▶ **What the task requires**
Copy out exactly the lines from the start of the data to the line containing "wasm.setup();". Include both.

▶ **Data**
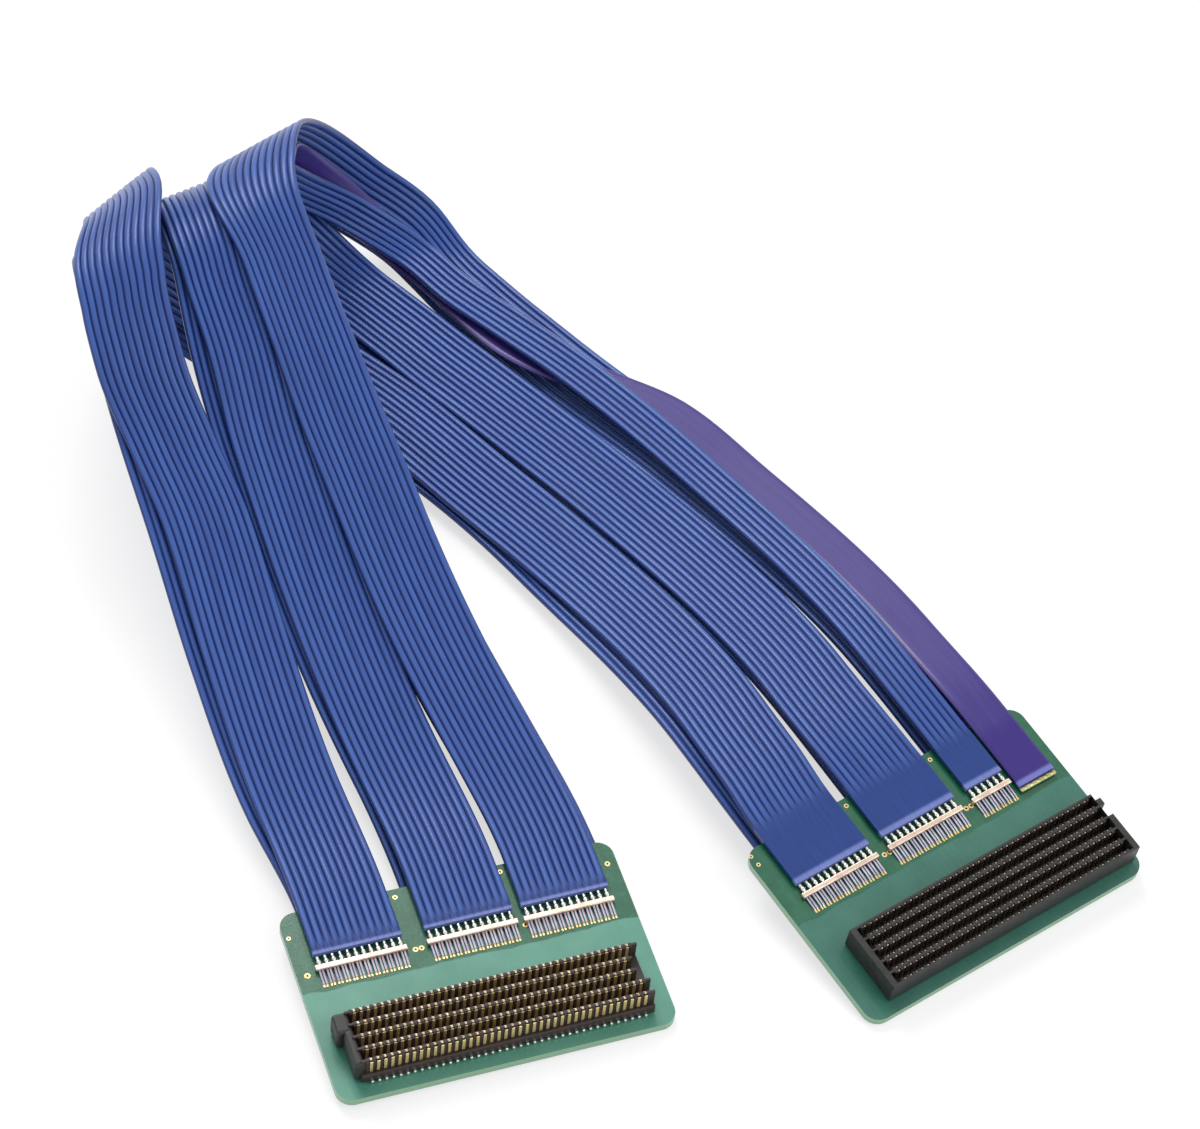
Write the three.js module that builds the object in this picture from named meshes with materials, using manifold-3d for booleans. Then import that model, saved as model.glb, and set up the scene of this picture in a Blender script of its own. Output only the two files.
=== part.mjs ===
// A flat ribbon cable assembly, folded over once and lying on a table: seven flat
// ribbons join two small circuit boards, each with a 40 by 10 way board connector.
// Millimetres, +Z up. It rests on z = 0, with x and y zero midway between the boards.
import * as THREE from 'three';
import { mergeVertices } from 'three/addons/utils/BufferGeometryUtils.js';
import Module from 'manifold-3d';

const wasm = await Module();
wasm.setup();

// Circuit boards
const boardWidth = 61.5;
const boardDepth = 39.6;
const boardThickness = 1.6;
const boardCornerRadius = 3;
const seatGap = 0.3; // left between two pieces that touch

// Flat ribbons
const corePitch = 1.35;
const wideCores = 12;
const narrowCores = 6;
const jacketThickness = 1.3;
const edgeRound = 0.35;
const filmWidth = 8; // the smooth ribbon has no cores to see
const jacketReach = 10.2; // over a board, from its back edge
const filmReach = 14.6;

// Ground bars, soldered to the boards in front of the ribbons
const barReach = 12.2; // from a board's back edge to the bar
const barDepth = 1.1;
const barHeight = 0.9;
const barOverhang = 0.3; // past the cores at each end
const toothLength = 0.8; // of the solder over each core's drain wire
const toothWidth = 0.7;
const solderHeight = 0.6; // of the strip that holds the smooth ribbon
const solderDepth = 0.9;

// Board connectors
const contactPitch = 1.27;
const contactsPerRow = 40;
const rowPairs = 5;
const rowPairPitch = 2.54;
const connectorReach = 30.6; // from a board's back edge to the middle of the rows
const headerShift = 0.5; // of the rows' middle from the board's middle
const headerHeight = 5.2;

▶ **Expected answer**
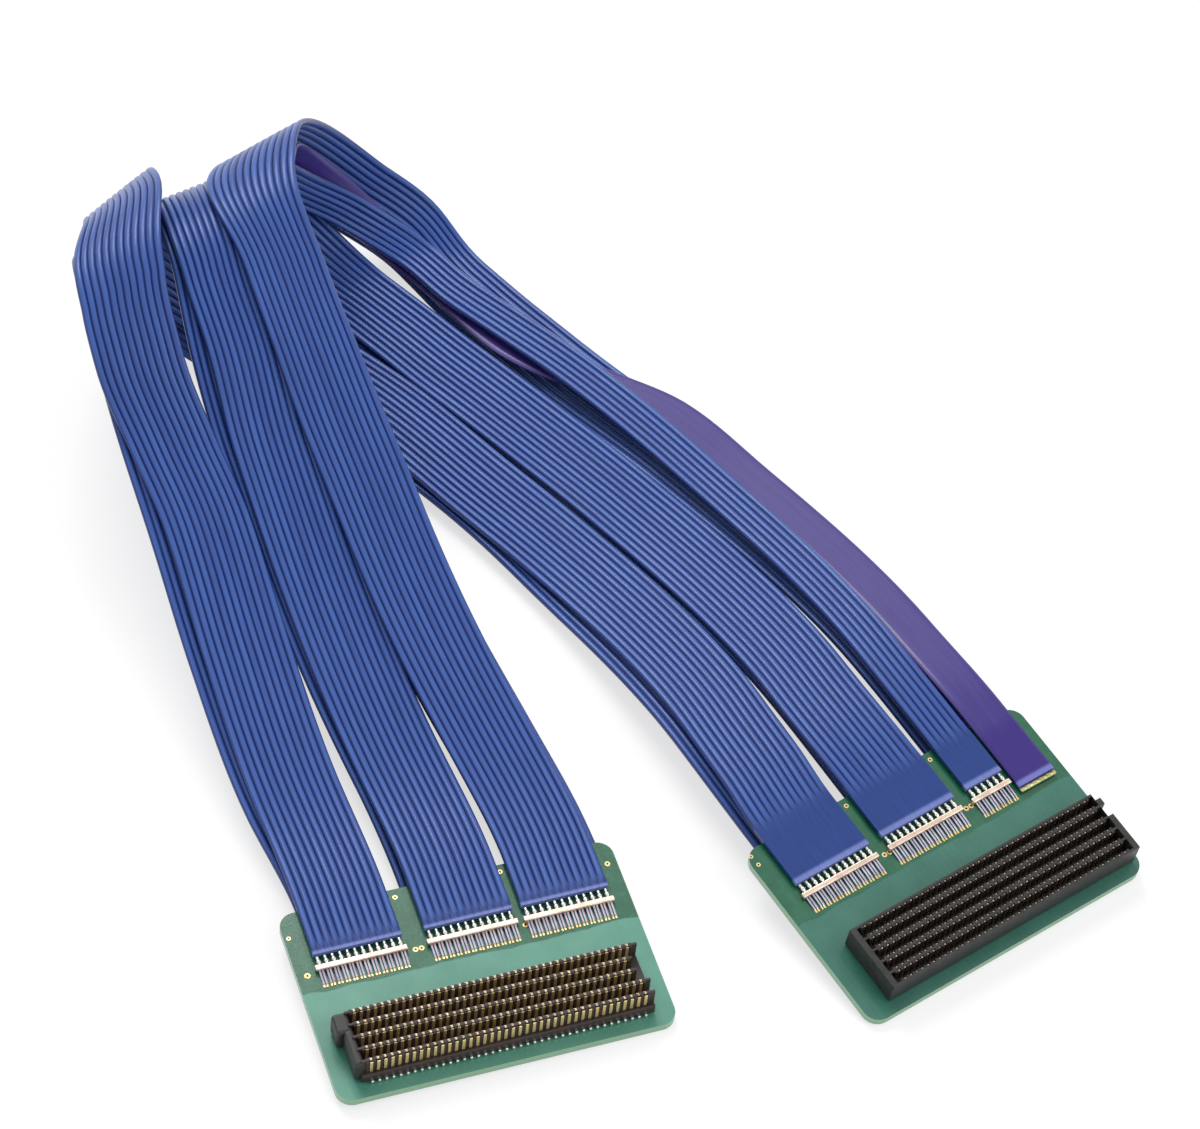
Write the three.js module that builds the object in this picture from named meshes with materials, using manifold-3d for booleans. Then import that model, saved as model.glb, and set up the scene of this picture in a Blender script of its own. Output only the two files.
=== part.mjs ===
// A flat ribbon cable assembly, folded over once and lying on a table: seven flat
// ribbons join two small circuit boards, each with a 40 by 10 way board connector.
// Millimetres, +Z up. It rests on z = 0, with x and y zero midway between the boards.
import * as THREE from 'three';
import { mergeVertices } from 'three/addons/utils/BufferGeometryUtils.js';
import Module from 'manifold-3d';

const wasm = await Module();
wasm.setup();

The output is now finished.